The increase is especially strong in areas classified as temperate. Historically, these areas were less exposed to extreme events and sustained lower damages, but it is exactly in these areas that the very large damages are increasing faster.

“For instance, if we take as reference 1970 and 2010, the data shows that the 99th percentile of the damage distribution – corresponding to extreme events – grew about twenty-fold. In practice, a single event among the largest (the top 1% of the damage distribution) caused roughly 500 million dollars in damages in 1970, and about 10 billion dollars in damages in 2010. – says Matteo Coronese, first author of the study and PhD student in Economics at the Sant’Anna School – To be sure, this increase is at least partially due to increases in wealth at risk (for instance, buildings) and population. But even when we account for these factors in our statistical models, we find a two-fold increase in the economic impact of extreme events. In more detail, we estimate that in any given year the large events (in the top 1%) costs about 26 million dollars more than in the previous year – controlling for changes that can be attributed to the evolution of GDP and population.” 

The study is based on damage data for world-wide disasters occurred between 1960 and 2014, and focuses on those linked to climate change by a large number of prior studies (floods, storms, hurricanes, heat waves, droughts, wildfires and landslides). “The increase in damages we demonstrate is consistent with what one would expect due to climate change, even though our study does not examine the extent to which this increase is directly attributable to climate change itself. – stresses Francesco Lamperti, author of the study and researcher in Economics at the Sant’Anna School – To establish a direct connection we need more studies, comprising additional and more sophisticated data”.  

Nevertheless, the study does control for a number of factors that can affect damage amounts, such as wealth and population in the area where a disaster occurs. “Our results are robust with respect to these factors and other technical aspects of the analysis, which uses statistical methods capable of capturing the evolution of catastrophic damages – not just average ones” explains Francesca Chiaromonte, author of the study, professor of Statistics at the Sant’Anna School and at Penn State University, and scientific coordinator of EMbeDS. “The observed patterns are consistent with predictions from a theoretical model that connects changes in the mean values of climate-related variables (for instance sea levels) with increases in the risk of extreme damages” explains Klaus Keller, professor of Geosciences and director of the Center for Climate Risk Management at Penn State University.
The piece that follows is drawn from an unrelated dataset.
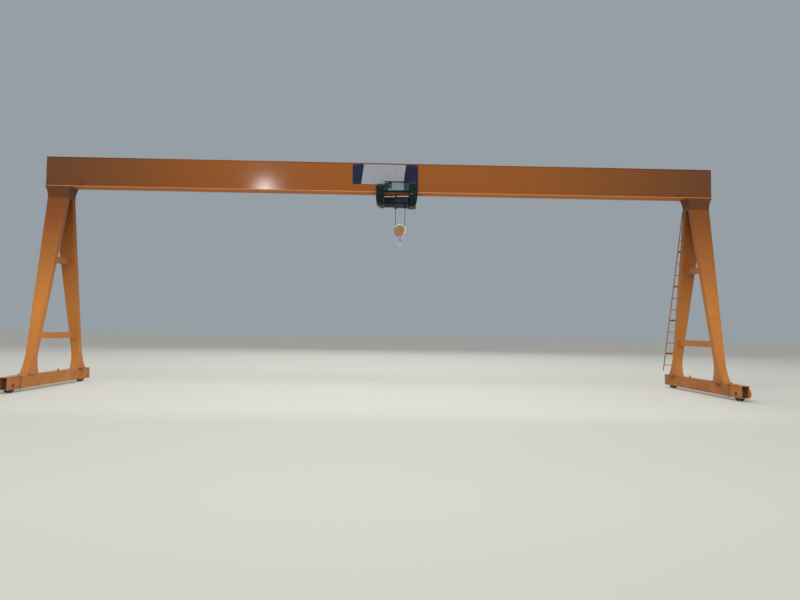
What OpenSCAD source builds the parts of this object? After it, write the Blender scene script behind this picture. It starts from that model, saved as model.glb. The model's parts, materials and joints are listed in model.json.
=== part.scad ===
// Single-girder gantry crane on two A-frames, with an underslung wire rope hoist.
// Millimetres. X runs along the girder, Y along the rails and Z up.
// The origin is on the floor, at the middle of the span and of the end carriages.

/* [Span and height] */
// Distance between the two rails
rail_span = 18000; // [12000:100:24000]
// How far the girder's flange reaches past each rail
girder_overhang = 390; // [370:5:700]
// Height of the girder's underside above the floor
girder_z = 5520; // [5000:10:7000]

/* [Girder] */
// Depth of the girder, from its lower flange to its top plate
girder_depth = 835; // [700:5:1000]
// Width of the box between the outer faces of the webs
girder_box_w = 300; // [260:5:340]
// Width of the lower flange that the hoist runs on
flange_w = 440; // [420:5:480]
// Thickness of the lower flange
flange_t = 20; // [14:1:30]
// How far the lower flange sticks out past the box at each end
flange_end = 15; // [10:5:60]
// Thickness of the webs and end plates
web_t = 8; // [6:1:12]
// Thickness of the top plate
top_t = 12; // [8:1:20]
// How far the top plate stands out past each web
top_lip = 10; // [4:1:20]
// Distance of the hoist's end stops from each rail
stop_inset = 580; // [540:10:900]
// Height of the hoist's end stops
stop_h = 90; // [60:5:120]

/* [A-frames] */
// Depth of the head under the girder, along the rails
head_d = 450; // [430:5:520]
// Height of the flared head
head_h = 330; // [250:5:450]
// How much the head flares out on each side to reach the girder
head_flare = 85; // [40:5:100]
// Width of a column at the head
col_top_w = 535; // [440:5:560]
// Width of a column at the carriage
col_foot_w = 170; // [140:2:200]
// Gap between the two columns at the head
col_gap = 150; // [120:5:180]
// Depth of a column along the rails at the carriage
col_foot_d = 204; // [160:2:240]
// Distance of a column's middle from the girder's plane at the carriage
col_foot_y = 1325; // [1200:5:1400]
// How much a foot flares towards the middle
foot_flare_in = 235; // [120:5:260]
// How much a foot flares towards the carriage's ends
foot_flare_out = 175; // [100:5:220]
// Height over which a foot flares
foot_flare_h = 615; // [400:5:800]
// Length of the base plate's tongues
tongue_len = 360; // [250:10:420]
// How far the tongues stand out past the carriage
tongue_out = 60; // [30:5:90]
// Thickness of the base plate's tongues
tongue_t = 14; // [10:1:20]
// Height of the middle of the lower tie
low_tie_z = 1390; // [1250:10:1700]
// Height of the middle of the upper tie
high_tie_z = 3470; // [3000:10:3900]
// Height of a tie
tie_h = 168; // [120:2:200]
// Width of a tie
tie_w = 120; // [80:2:130]

/* [End carriages] */
// Height of the carriage's underside above the floor
carriage_z = 85; // [60:5:95]
// Height of a carriage
carriage_h = 308; // [302:2:350]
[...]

Care is paramount when drawing economic policy recommendations for politicians, firms, associations and other stakeholders. Nevertheless, “the study allows us to conclude that policy makers, along with all of us, must be prepared to face an increase in the economic impact of extreme natural disasters. – states Andrea Roventini, author of the study, professor of Economics at the Sant’Anna School, and Principal Investigator of the EU-funded GROWINPRO project – The need for actions that will help our societies mitigate catastrophic impacts and adapt to new climate conditions is ever more vital and imminent, even in temperate areas which were considered less exposed in the past. Moreover, in light of our results, caution would suggest the adoption of policies that, contrasting climate change, may contain frequency and intensity of natural disasters in the future.”

 

Technical sheet

  • Our study finds that, in the last five decades, natural hazards potentially linked to climate change are causing increasing economic damages.
  • Very large disasters drove the largest increases in damages.
  • We estimate that each year, a single disaster in the top 5% is expected to cost roughly an additional 5 million dollars, relative to the previous year. For a disaster in the top 1%, this number increases to roughly 26 Million dollars.
  • These patterns are consistent with a large body of theoretical work linking climate change to economic damages due to natural hazards.